St. Jerome says somewhere of spoken Latin that "it changes constantly as you pass from one district to another, and from one period to another" (et ipsa Latinitas et regionibus cotidie mutatur et tempore). If he had added that it varies with circumstances also, he would have included the three factors which have most to do in influencing the development of any spoken language. We are made aware of the changes which time has brought about in colloquial English when we compare the conversations in Fielding with those in a present-day novel. When a spoken language is judged by the standard of the corresponding literary medium, in some of its aspects it proves to be conservative, in others progressive. It shows its conservative tendency by retaining many words and phrases which have passed out of literary use. The English of the Biglow Papers, when compared with the literary speech of the time, abundantly illustrates this fact. This conservative tendency is especially noticeable in districts remote from literary centres, and those of us who are familiar with the vernacular in Vermont or Maine will recall in it many quaint words and expressions which literature abandoned long ago. In Virginia locutions may be heard which have scarcely been current in literature since Shakespeare's time. Now, literary and colloquial Latin were probably drawn farther apart than the two corresponding forms of speech in English, because Latin writers tried to make the literary tongue as much like Greek in its form as possible, so that literary Latin would naturally have diverged more rapidly and more widely from conversational Latin than formal English has drawn away from colloquial English.
But a spoken language in its development is progressive as well as conservative. To certain modifying influences it is especially sensitive. It is fond of the concrete, picturesque, and novel, and has a high appreciation of humor. These tendencies lead it to invent many new words and expressions which must wait months, years, perhaps a generation, before they are accepted in literature. Sometimes they are never accepted. The history of such words as buncombe, dude, Mugwump, gerrymander, and joy-ride illustrate for English the fact that words of a certain kind meet a more hospitable reception in the spoken language than they do in literature. The writer of comedy or farce, the humorist, and the man in the street do not feel the constraint which the canons of good usage put on the serious writer. They coin new words or use old words in a new way or use new constructions without much hesitation. The extraordinary material progress of the modern world during the last century has undoubtedly stimulated this tendency in a remarkable way, but it would seem as if the Latin of the common people from the time of Plautus to that of Cicero must have been subjected to still more innovating influences than modern conversational English has. During this period the newly conquered territories in Spain, northern Africa, Greece, and Asia poured their slaves and traders into Italy, and added a great many words to the vocabulary of every-day life. The large admixture of Greek words and idioms in the language of Petronius in the first century of our era furnishes proof of this fact. A still greater influence must have been felt within the language itself by the stimulus to the imagination which the coming of these foreigners brought, with their new ideas, and their new ways of looking at things, their strange costumes, manners, and religions.
The second important factor which affects the spoken language is a difference in culture and training.

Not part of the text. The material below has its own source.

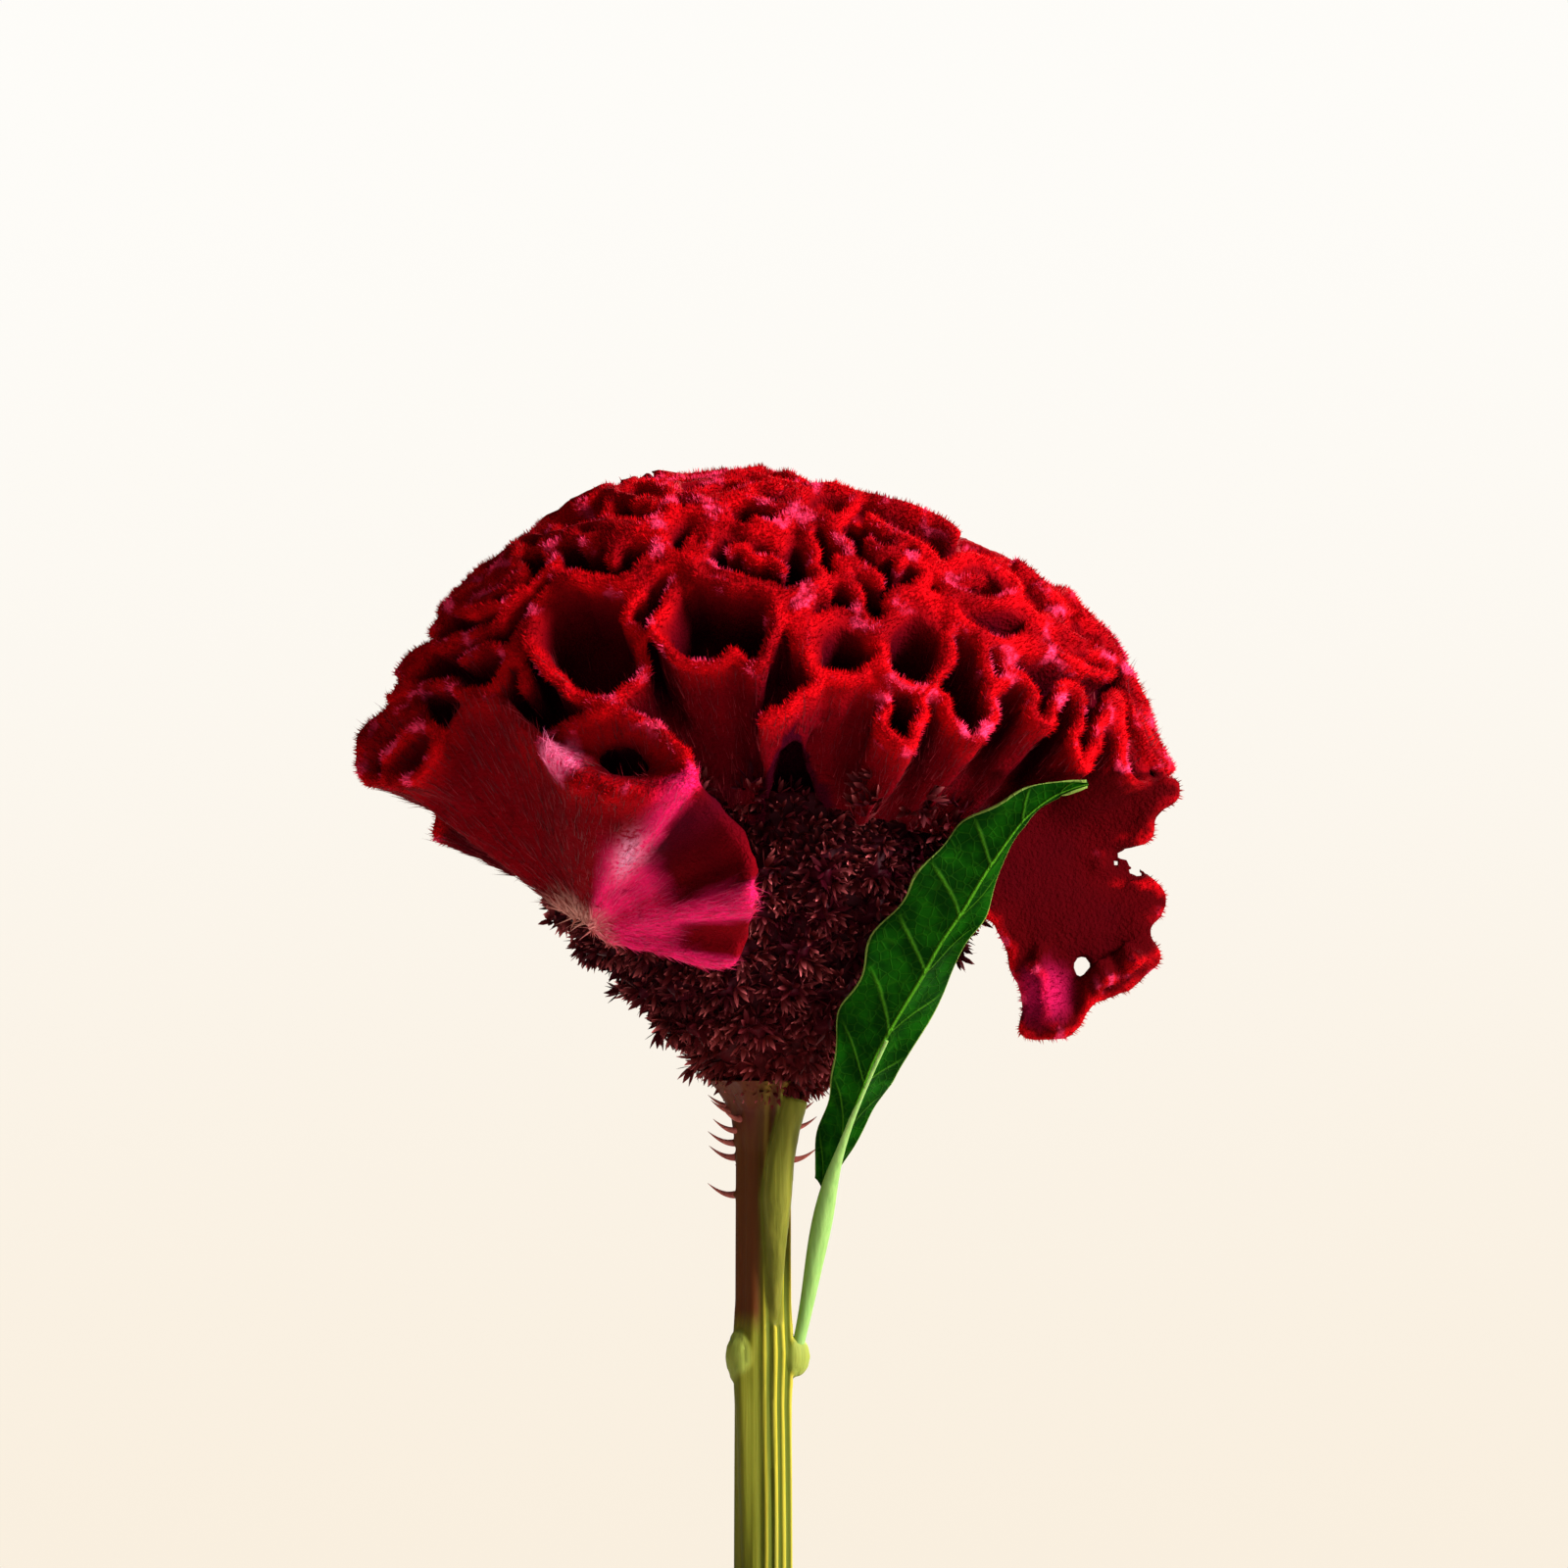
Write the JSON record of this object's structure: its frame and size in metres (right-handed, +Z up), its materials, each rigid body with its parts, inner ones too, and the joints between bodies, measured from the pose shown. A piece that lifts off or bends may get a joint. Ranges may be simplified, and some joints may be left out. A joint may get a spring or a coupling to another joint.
{
  "type": "potted crested celosia",
  "caption": "Crimson crested celosia (cockscomb): a broad ruffled velvet comb on a ribbed green stem with leaves, growing in a round terracotta pot of soil.",
  "frame": {"origin": "centre of the pot's underside, on the surface that the pot stands on", "axes": "+Z up along the stem, +X to the right of the plant seen from its front, +Y to its back"},
  "size_m": [0.13, 0.13, 0.3187],
  "materials": {
    "terracotta": "matte",
    "soil": "rough",
    "stem": "satin",
    "florets": "velvet",
    "crest": "velvet",
    "leaf": "satin"
  },
  "bodies": {
    "root": {"pot": "terracotta", "soil": "soil", "stem": "stem", "florets": "florets", "crest": "crest", "leaf_upper": "leaf", "leaf_lower_1": "leaf", "leaf_lower_2": "leaf", "leaf_lower_3": "leaf", "leaf_lower_4": "leaf", "leaf_lower_5": "leaf", "leaf_lower_6": "leaf"}
  },
  "joints": []
}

The speech of the gentleman differs from that of the rustic. The conversational language of Terence, for instance, is on a higher plane than that of Plautus, while the characters in Plautus use better Latin than the freedmen in Petronius. The illiterate freedmen in Petronius speak very differently from the freemen in his story. Sometimes a particular occupation materially affects the speech of those who pursue it. All of us know something of the linguistic eccentricities of the London cabman, the Parisian thief, or the American hobo. This particular influence cannot be estimated so well for Latin because we lack sufficient material, but some progress has been made in detecting the peculiarities of Latin of the nursery, the camp, and the sea.